It feels like the past few months have been spent just trying to beat the heat in Salt Lake. I missed out on the spring season in Maple Canyon to spend a few days in Joe’s Valley. I did also manage to make a few successful trips down to Maple before thee weather got too hot.
I’ve never been much of a sport climber. I think it may be a combination of my fear of heights, taking whippers, and lack of power-endurance. I understand that I should not focus on these things, and simply climb to be outside and enjoy the movement, but it’s been frustrating having to take on a 5.10 when I boulder v5+.
I have been focusing a lot on training this past year and I have been seeing great improvements in my climbing. My head has been in the right place for the past few months and it’s been nice to see the little bits of progression.
When we first went to Maple this year, it was already a little warm. We didn’t want to waste any time so we headed straight to the schoolroom area to get warmed up. After a few routes under our belts it was time to get serious at the Pipeline!
Pipeline is one of my favorite areas for climbing. The routes are all a little harder, but are some incredibly entertaining with safe falls. We started off on Angry Itch 11c. I think we all had to hang at least once, but it was an awesome lead up these huge cobbles.
After getting loosened up for some harder routes, I started putting down burns on Pipeline, an amazing 11d. I had never been on this route previously, but it is a striking line up great cobbles in the middle of the wall. My onsight effort was solid, but I had to hang at the crux and figure out the sequence. I worked through the route a couple more times, trying to commit the moves to memory and soon enough, I was drained. My arms were pumped solid and still no send. We went back to the campsite for some well deserved beer and rest.
We still had half of the following day to climb until we had to head back to Salt Lake. Again, we fired off some warm-up laps at the Schoolroom before heading down to Pipeline again.
This time, there was a couple working the route already, so we found the only decent 5.10 in the area to work on first. We finished up on the 10b and decided to wait in line for Pipeline and to provide some extra encouragement. Unfortunately the climber was not able to make the ascent and was lowered to the ground. They had left gear up on the wall, and asked if I wanted t clean the route for them.
I was a little tired from the past few days of climbing, but I wasn’t going to turn down a red point attempt. I started up the climb. I really tried to focus on my breathing, and controlled movement up the route. The holds are all really great and were mostly hand sized cobbles, so almost every move should be to and from a comfortable jug.

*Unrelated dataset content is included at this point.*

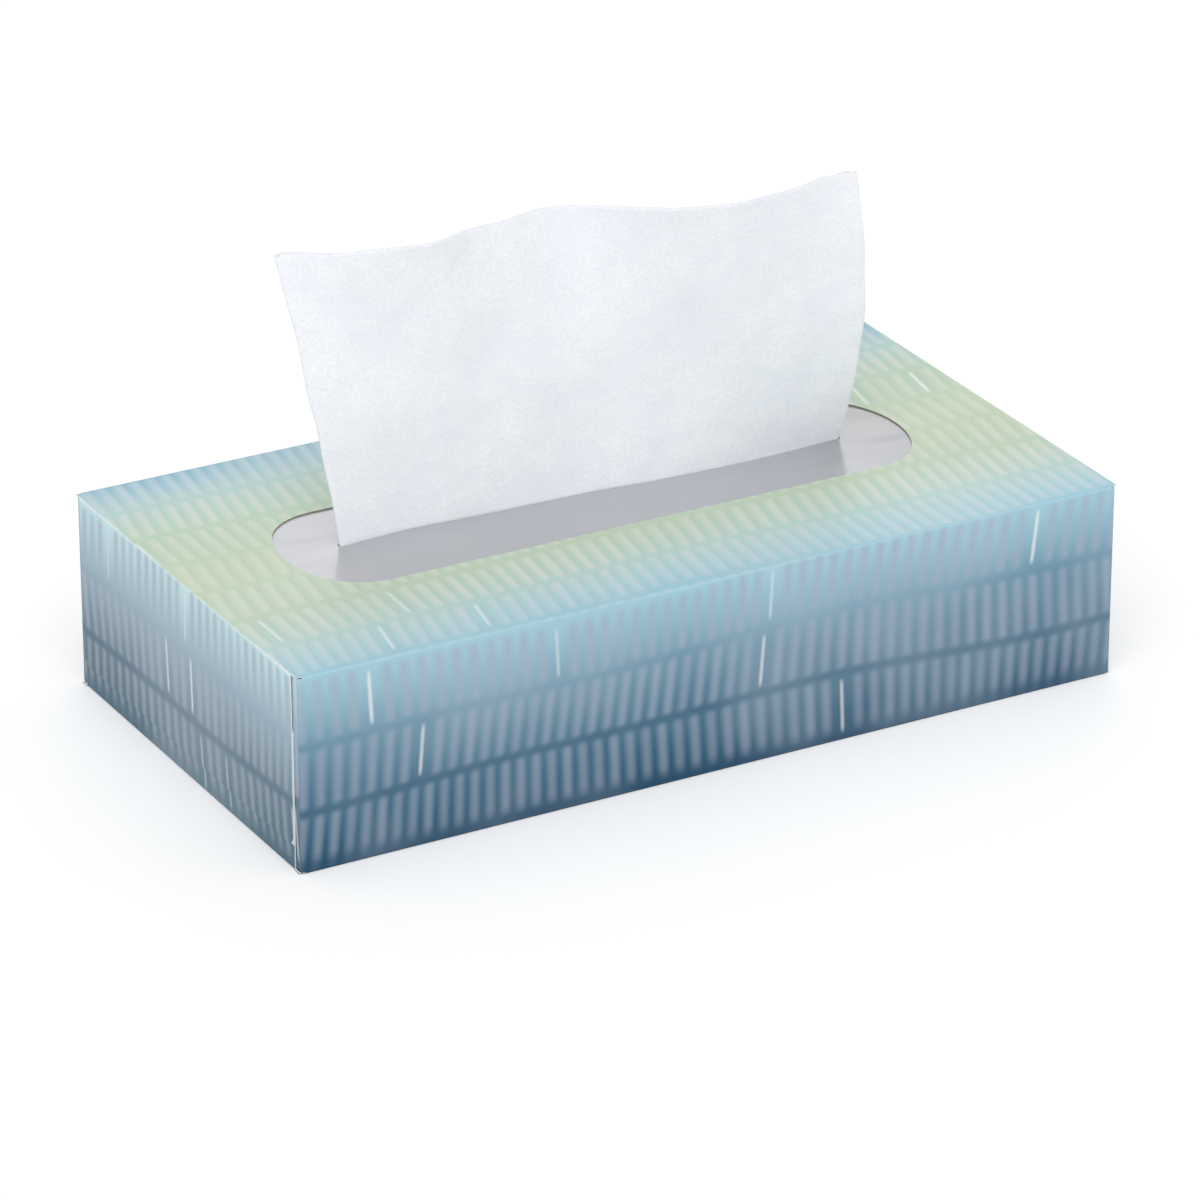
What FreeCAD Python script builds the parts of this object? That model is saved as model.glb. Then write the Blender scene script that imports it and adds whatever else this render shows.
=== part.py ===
import FreeCAD, Part
import math
import os

# A flat carton of facial tissues with one sheet standing in the slit of its window film.
# The origin is the middle of the base. X runs along the carton, the front faces -Y and Z is up.
# All sizes are in millimetres.

# The sheets
sheet_length = 213.0  # cut size along the carton
sheet_width = 208.0  # cut size across the carton; each sheet lies folded in half in the stack
sheet_thickness = 0.2  # two creped plies together
stack_height = 43.0
stack_bulge = 0.8  # how far the folded long sides of the stack swell at mid height

# The carton, one folded and glued blank that is sized round the stack
board = 0.4  # thickness of the boxboard
fold_radius = 0.6  # outside radius of every fold
end_room = 7.3  # from each end of the stack to the inside of the carton
side_room = 8.6  # from each side of the stack to the inside of the carton
head_room = 8.2  # from the top of the stack to the inside of the carton
glue_flap = 14.0  # height of the flap that closes the tube inside the back panel
outer_flap = 45.5  # how far the outer end flap hangs from the top panel
inner_flap = 38.0  # how far the inner end flap stands up from the bottom panel
dust_flap = 48.0  # how far each dust flap reaches in from the front and back panels
flap_inset = 3.0  # from a long edge of the carton to the side of an end flap
flap_corner = 3.0  # rounding of the free corners of an end flap
raw_edge_setback = 0.3  # from an outer face to a raw edge that nearly reaches it

# The dispensing opening in the top panel, a long oval with flattened ends
opening_length = 174.0
opening_width = 45.0
opening_end_radius = 30.0
opening_corner_radius = 17.0

# The window film, glued under the top panel
film_thickness = 0.1
film_margin = 8.0  # glued band all round the opening
slit_clearance = 0.3  # from the film to the sheet that stands in its slit

# The standing sheet, seen from the front
stand_height = 73.5  # from the top panel to the upper edge
left_edge = (-70.5, -75.0, -81.0)  # x of the left side at the slit, at mid height and at the top
right_edge = (69.0, 72.0, 71.0)  # x of the right side at the same heights
slit_wave = (1.2, 2.4, 1.6, 0.8, 0.2, -1.6, -2.4, -2.4, -1.4)  # y at even steps along the slit
middle_wave = (6.2, 5.0, 3.4, 3.6, 3.8, -1.2, -5.4, -7.2, -8.0)  # y at even steps at mid height
top_wave = (12.6, 6.1, 4.2, 7.1, 8.8, -2.7, -8.4, -6.6, -4.5)  # y at even steps along the top
stand_levels = 4  # steps of height that the standing sheet's form is built in
side_fold_gap = 1.2  # between the middles of the sheet and of the side that is folded back behind it
tail_fold_gap = 0.4  # open height inside the fold that lies on the stack
tail_inset = 1.0  # from the side of the stack to the fold
tail_spread = 30.0  # distance behind the slit in which the sheet widens to its full length

# Sizes that follow
carton_length = sheet_length + 2 * (end_room + 3 * board)
carton_width = sheet_width / 2 + 2 * (side_room + board)
carton_height = stack_height + head_room + 2 * board
stack_top = board + stack_height
film_bottom = carton_height - board - film_thickness
half_length = carton_length / 2
half_width = carton_width / 2
tube_end = half_length - 3 * board - fold_radius  # where the folds of the ends begin

UP = FreeCAD.Vector(0, 0, 1)
ALONG = FreeCAD.Vector(1, 0, 0)


def point(x, y, z):
    return FreeCAD.Vector(x, y, z)


def line(start, end):
    return Part.LineSegment(start, end).toShape()


def arc_about(centre, radius, from_deg, to_deg, plane):
    """An arc about a centre, with plane(a, b) giving the point for the two in-plane coordinates."""
    points = []
    for angle in (from_deg, (from_deg + to_deg) / 2, to_deg):
        turn = math.radians(angle)
        points.append(plane(centre[0] + radius * math.cos(turn), centre[1] + radius * math.sin(turn)))
    return Part.Arc(*points).toShape()


def tube_outline(outer, lap):
    """One side of the blank's section across the carton: its outer face or its inner face.

    The tube closes at the lower back edge. There the bottom panel turns up into the glue flap,
    and the back panel lies outside the flap and ends in a raw edge.
    """
    def plane(y, z):
        return point(-half_length, y, z)

    skin = 0 if outer else board
    radius = fold_radius - skin
    front = -half_width + skin
    back = half_width - skin
    low = skin
    high = carton_height - skin
    front_centre = -half_width + fold_radius
    back_centre = half_width - fold_radius
    flap_face = half_width - board - skin
    flap_centre = half_width - board - fold_radius
    top_centre = carton_height - fold_radius
    return Part.Wire([
        line(plane(back, lap), plane(back, top_centre)),
        arc_about((back_centre, top_centre), radius, 0, 90, plane),
        line(plane(back_centre, high), plane(front_centre, high)),
        arc_about((front_centre, top_centre), radius, 90, 180, plane),
        line(plane(front, top_centre), plane(front, fold_radius)),
        arc_about((front_centre, fold_radius), radius, 180, 270, plane),
        line(plane(front_centre, low), plane(flap_centre, low)),
        arc_about((flap_centre, fold_radius), radius, 270, 360, plane),
        line(plane(flap_face, fold_radius), plane(flap_face, lap)),
        line(plane(flap_face, lap), plane(back, lap)),
    ])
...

Before I knew it, I was facing the crux. It wasn’t so much that the crux required strength, but the sequence had to be done correctly to save energy for the rest of the route. I had memorized just about every move of the route from the day before, so after some deep breathes, I pushed forward. I could hardly believe it when I got to the anchors.
After my recent trips up to Maple I have been getting the itch for sport climbing. It’s been fun taking safe falls into clean space. Pipeline is only one of a handful of climbs that I’ve been able to send without hanging, and it’s most certainly my hardest route at 11d. I’m excited to see where that takes me, as I’m going to start trying to climb a few more sport routes now on.
The biggest news would be that Jacey and I have somewhat recently come back from a 2.5 week vacation down in Brazil! Usually my trips down to Brazil are to see family, but this time I had the pleasure of taking some time to go climb!
I love Brazil. It’s one of the coolest places I’ve ever traveled to, and I’ll be sure to keep going back as often as I can.
One of the nice things about going to Brazil in July, is that we get to escape the ridiculous Utah heat.
This is the first time that I’ve been able to climb outside in Brazil. We scheduled a little trip to Ubatuba, and after the grueling drive through Brazillian traffic to the beach, we were greeted with a spectacular beach breeze and the hypnotic sound of the waves breaking. Unfortunately it was already night and there was no time for bouldering.
The next morning after a filling breakfast of tropical fruits, we headed off to the bouldering area.
After we exited the rain forest on our approach, we were blown away by the setting of the boulders. The rocks sat on a little peninsula surrounded by a brilliant blue ocean. There were sea turtles and tropical fishes of all kinds- truly a spectacular place to climb.
Right away we saw some proud lines going up tall slabs, but what caught our eyes was the stunning Van der Waals route. It’s rated v3, though for shorter people there’s a super reachy cross move(Daniel Woods gave the problem a v5). This uber classic line easily gets a spot on my top 10 boulder problems.
We had only brought my Black Diamond Impact pad, so we tried to limit ourselves to problems with a safe landing zone. None the less, we were able to get on some really fun routes. I’m curious at what the weather is like during the rest of the year. It felt super hot, even in the middle of their “winter”, so I wonder if there’s ever a cooler, drier season to go climb. There’s a few other places in Brazil that I’d like to checkout too… but that’ll have to wait for a while I’m sure.